Polymer Therapeutics can be considered amongst the most successful first generation "Nanomedicines". A growing number of such products have been approved by regulatory authorities for routine clinical use and others are progressing through clinical trials as single agents or as components of combination therapy regimes. They are used as treatments for cancer, infectious diseases, multiple sclerosis, arthritis, and age-related degeneration. Additionally, an increasing number of constructs are entering pre-clinical and early clinical development.
In 2007, Polymer Therapeutics had an estimated annual market value of > 5 billion US $. As we enter the 21st Century as clinical applications broaden to include treatments for infectious and inflammatory diseases, tissue repair and regeneration, and diseases of the ageing population an ever increasing amount of Polymer Therapeutics are being developed to address these diseases.
Both natural and synthetic polymers are being used, and sophisticated synthetic chemistry is leading to complex three-dimensional polymeric architectures, including dendrimers and dendronized polymers. This complexity at the molecular level and heterogeneity of conjugate structure presents many challenges in terms of validated chemical characterization.
There is also a need to ensure acceptable safety for all new polymers depending on their route, frequency, and dose of administration.
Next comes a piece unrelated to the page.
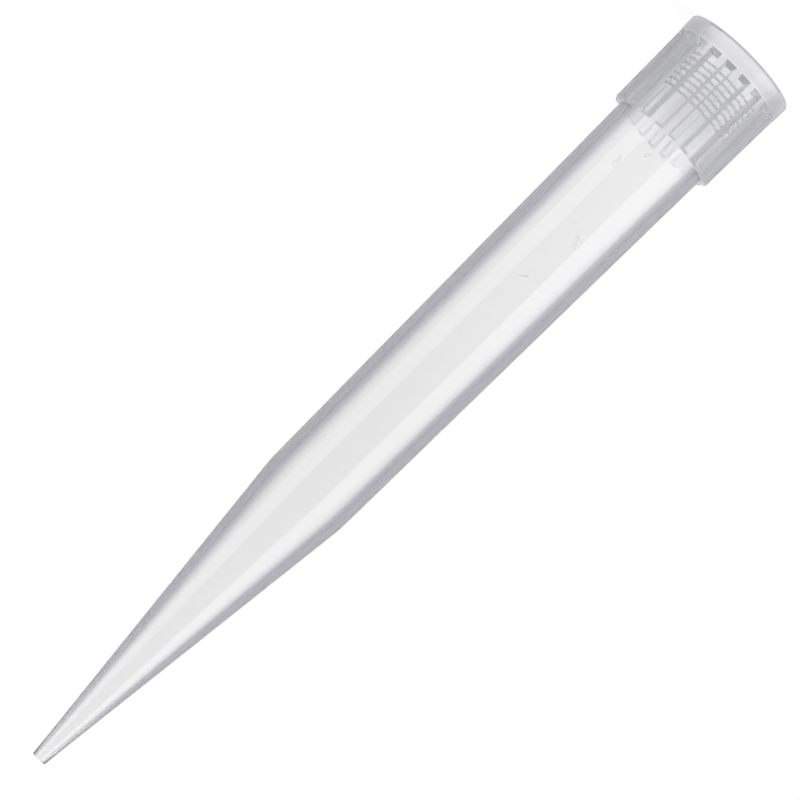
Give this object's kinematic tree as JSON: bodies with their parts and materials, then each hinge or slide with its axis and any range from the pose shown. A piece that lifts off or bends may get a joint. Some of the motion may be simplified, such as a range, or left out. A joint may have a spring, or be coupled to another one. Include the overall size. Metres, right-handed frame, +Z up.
{
  "type": "pipette tip",
  "caption": "Large-volume disposable pipette tip: ribbed collar with a sealing socket, slightly tapered barrel and conical nozzle, in translucent moulded plastic.",
  "frame": {"origin": "centre of the mouth's rim face, on which the tip stands", "axes": "+Z up the tip's axis from the mouth to the narrow outlet; +X through the middle of one collar fin"},
  "size_m": [0.016, 0.016, 0.12],
  "materials": {
    "polypropylene": "natural translucent polypropylene, smooth moulded gloss"
  },
  "bodies": {
    "root": {"pipette_tip": "polypropylene"}
  },
  "joints": []
}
These polymers are being developed as components of non-viral vectors for delivery of genes, siRNAs and proteins, and there is growing awareness of the need for detailed understanding of intracellular trafficking to facilitate design molecular target-specific polymer directed therapies.
Unlike other Drug Delivery Symposia that have a broader remit, this unique conference series was specifically established to provide a forum for interdisciplinary exchange of state-of-the-art techniques and advances in knowledge relating to the design, clinical development and commercialization of "Polymer Therapeutics". These hybrid systems are the first "Nanomedicines" in action.